Analysts lower target prices on Amazon
After the earnings release, multiple analysts lowered Amazon’s target price. Piper Sandler which has an overweight rating on the shares lowered its target price from $3,900 to $3,400. Raymond James also lowered their target price from $3,950 to $3,300. Deutsche Bank also lowered its target price from $4,100 to $3,500.
Susquehanna, which had the street high target price of $5,000 on Amazon, cut the target price to $3,800. “The inflation of wages and shipping costs have been pressuring Amazon’s profitability, and now the war in Ukraine has driven up fuel costs, adding another headwind,” said Susquehanna analysts led by Shyam Patel. They added, “Also pressuring profitability is excess capacity, as Amazon invested heavily in 2H21 and is now working to reverse the fixed-cost deleverage and increase productivity.”

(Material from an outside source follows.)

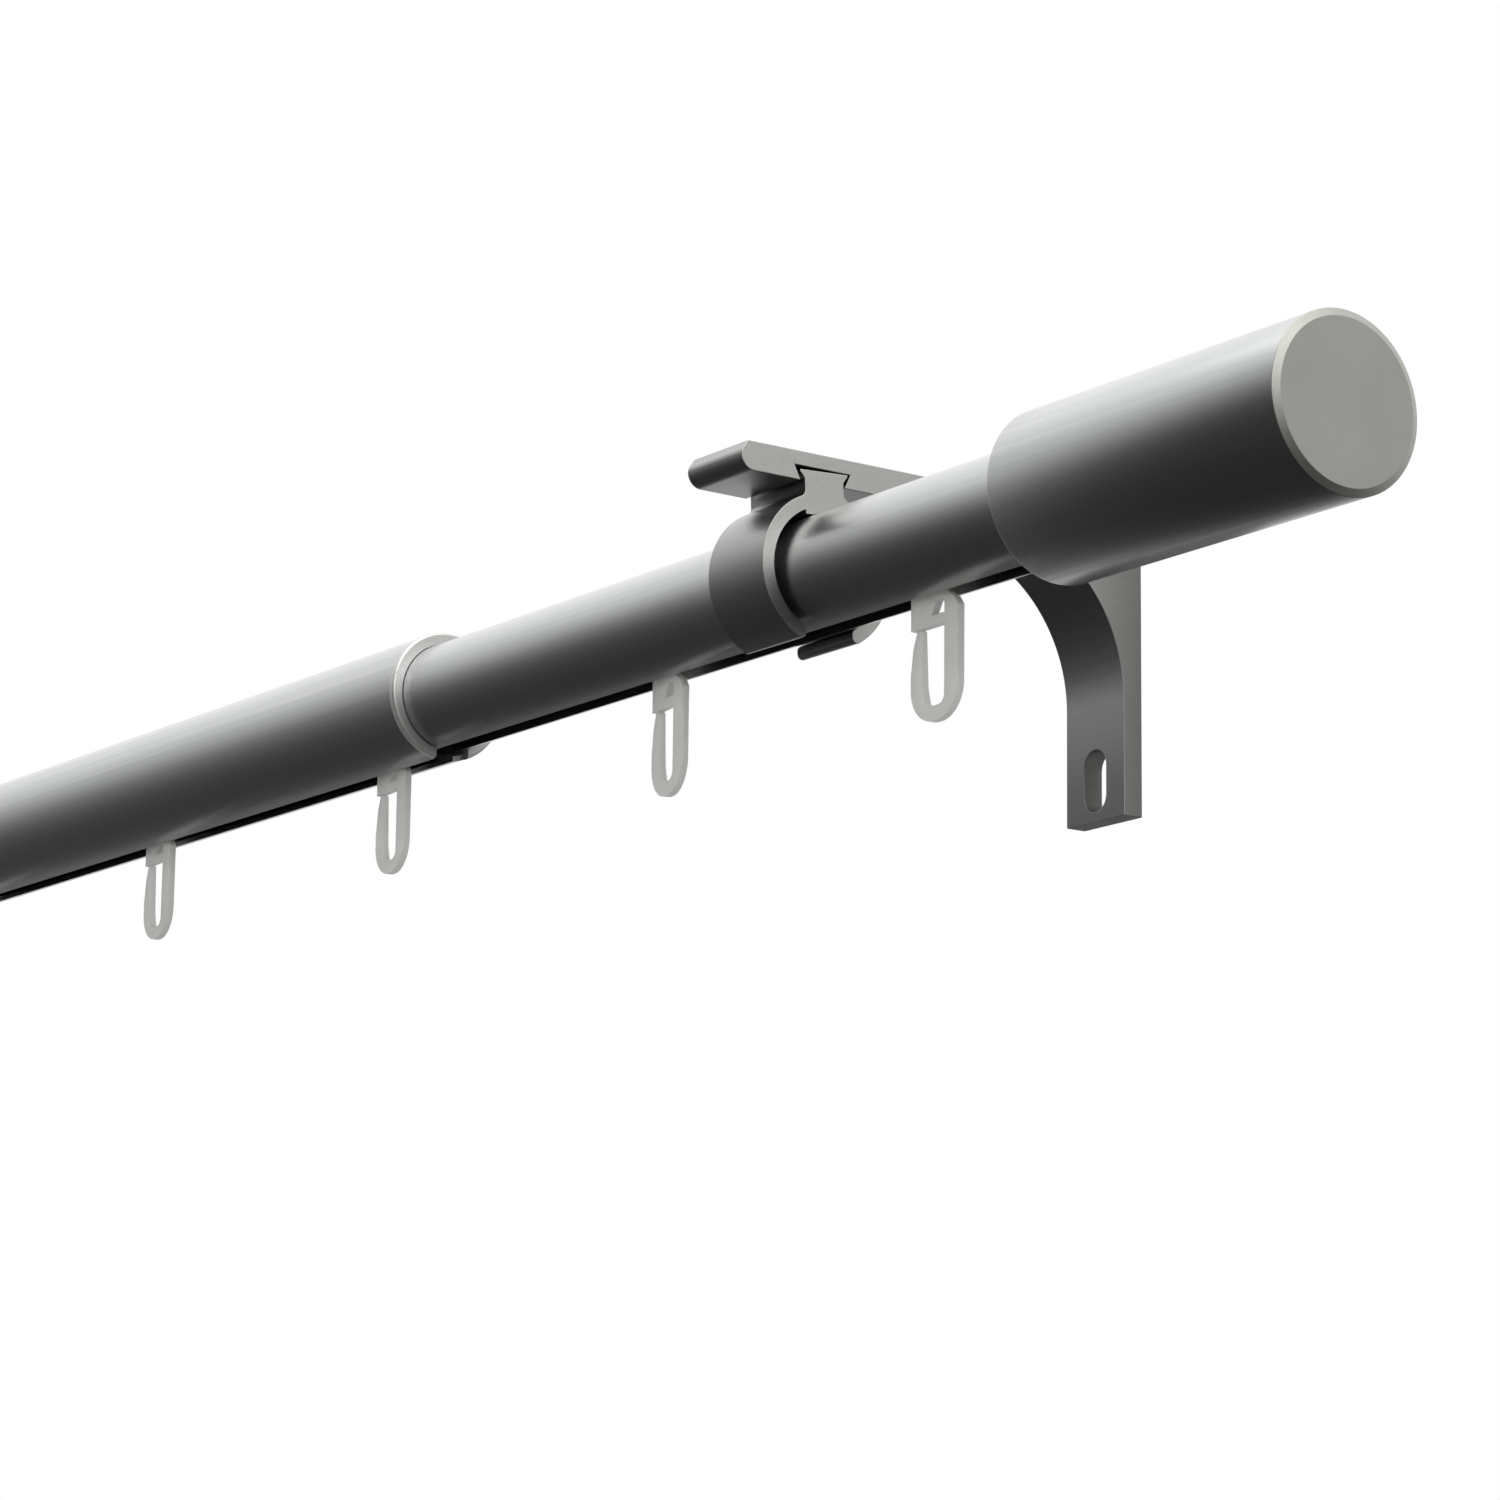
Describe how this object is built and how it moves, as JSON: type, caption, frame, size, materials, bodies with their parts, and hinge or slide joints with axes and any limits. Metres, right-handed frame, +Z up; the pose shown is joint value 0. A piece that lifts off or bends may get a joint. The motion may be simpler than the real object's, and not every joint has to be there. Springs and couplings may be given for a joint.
{
  "type": "curtain rod",
  "caption": "Telescopic curtain rod with an inner track, cylindrical finials, wall brackets with open rings, and snap-hook gliders.",
  "frame": {"origin": "wall face of the right bracket, at the middle of its width and at the height of the rod's axis", "axes": "+X along the rod towards the right finial, +Y into the wall, +Z up"},
  "size_m": [0.9017, 0.0853, 0.0528],
  "materials": {
    "satin_aluminium": "satin, finely brushed along the tube",
    "bracket_aluminium": "satin extrusion with sawn side faces",
    "end_disc_plastic": "satin warm grey lacquer, with a slanted rim that catches the light",
    "collar_plastic": "translucent natural plastic",
    "glider_plastic": "translucent natural plastic",
    "adapter_plastic": "plain moulded, hidden"
  },
  "bodies": {
    "fixed_side": {"right_bracket": "bracket_aluminium", "left_bracket": "bracket_aluminium", "outer_tube": "satin_aluminium", "coupling_collar": "collar_plastic", "left_finial_sleeve": "satin_aluminium", "left_finial_disc": "end_disc_plastic", "left_finial_adapter": "adapter_plastic"},
    "sliding_side": {"inner_tube": "satin_aluminium", "right_finial_sleeve": "satin_aluminium", "right_finial_disc": "end_disc_plastic", "right_finial_adapter": "adapter_plastic"},
    "right_ring": {"right_ring": "bracket_aluminium"},
    "left_ring": {"left_ring": "bracket_aluminium"},
    "glider_01": {"glider_01": "glider_plastic"},
    "glider_02": {"glider_02": "glider_plastic"},
    "glider_03": {"glider_03": "glider_plastic"},
    "glider_04": {"glider_04": "glider_plastic"},
    "glider_05": {"glider_05": "glider_plastic"},
    "glider_06": {"glider_06": "glider_plastic"},
    "glider_07": {"glider_07": "glider_plastic"},
    "glider_08": {"glider_08": "glider_plastic"},
    "glider_09": {"glider_09": "glider_plastic"},
    "glider_10": {"glider_10": "glider_plastic"}
  },
  "joints": [
    {"name": "inner_tube_slide", "type": "slide", "parent": "fixed_side", "child": "sliding_side", "axis": [1, 0, 0], "range_m": [-0.054, 0.28]},
    {"name": "right_ring_slide", "type": "slide", "parent": "fixed_side", "child": "right_ring", "axis": [1, 0, 0], "range_m": [-0.005, 0.005]},
    {"name": "left_ring_slide", "type": "slide", "parent": "fixed_side", "child": "left_ring", "axis": [1, 0, 0], "range_m": [-0.005, 0.005]},
    {"name": "glider_01_slide", "type": "slide", "parent": "sliding_side", "child": "glider_01", "axis": [1, 0, 0], "range_m": [-0.031, 0.023]},
    {"name": "glider_02_slide", "type": "slide", "parent": "sliding_side", "child": "glider_02", "axis": [1, 0, 0], "range_m": [-0.038, 0.031]},
    {"name": "glider_03_slide", "type": "slide", "parent": "sliding_side", "child": "glider_03", "axis": [1, 0, 0], "range_m": [-0.038, 0.038]},
    {"name": "glider_04_slide", "type": "slide", "parent": "sliding_side", "child": "glider_04", "axis": [1, 0, 0], "range_m": [-0.035, 0.038]},
    {"name": "glider_05_slide", "type": "slide", "parent": "sliding_side", "child": "glider_05", "axis": [1, 0, 0], "range_m": [-0.031, 0.035]},
    {"name": "glider_06_slide", "type": "slide", "parent": "sliding_side", "child": "glider_06", "axis": [1, 0, 0], "range_m": [-0.026, 0.031]},
    {"name": "glider_07_slide", "type": "slide", "parent": "sliding_side", "child": "glider_07", "axis": [1, 0, 0], "range_m": [-0.027, 0.026]},
    {"name": "glider_08_slide", "type": "slide", "parent": "sliding_side", "child": "glider_08", "axis": [1, 0, 0], "range_m": [-0.015, 0.027]},
    {"name": "glider_09_slide", "type": "slide", "parent": "fixed_side", "child": "glider_09", "axis": [1, 0, 0], "range_m": [-0.018, 0.018]},
    {"name": "glider_10_slide", "type": "slide", "parent": "fixed_side", "child": "glider_10", "axis": [1, 0, 0], "range_m": [-0.018, 0.018]}
  ]
}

Evercore ISI, BMO, Truist Financial, Needham, and Benchmark are among the brokerages that lowered Amazon’s target price after the earnings release.
Should you buy or sell AMZN now?
While multiple analysts lowered Amazon’s target price, they maintained their ratings. The median target price still implies a decent upside in Amazon. Amazon has now joined the long list of companies that are facing serious growth headwinds. The company is now looking at controlling costs. We saw something similar with Netflix. After reporting a fall in paid subscribers, the company said that it would now look at tackling the menace of password sharing.
Amazon shares trade at an NTM (next-12 months) PE multiple of 67.7x. The earnings might remain depressed for the next couple of quarters as Amazon also pointed out. However, both cloud and e-commerce are secular growth themes for the next couple of decades. While the broader market volatility would continue to impact the price action in the short term, Amazon looks a good share to buy for the long term after the crash.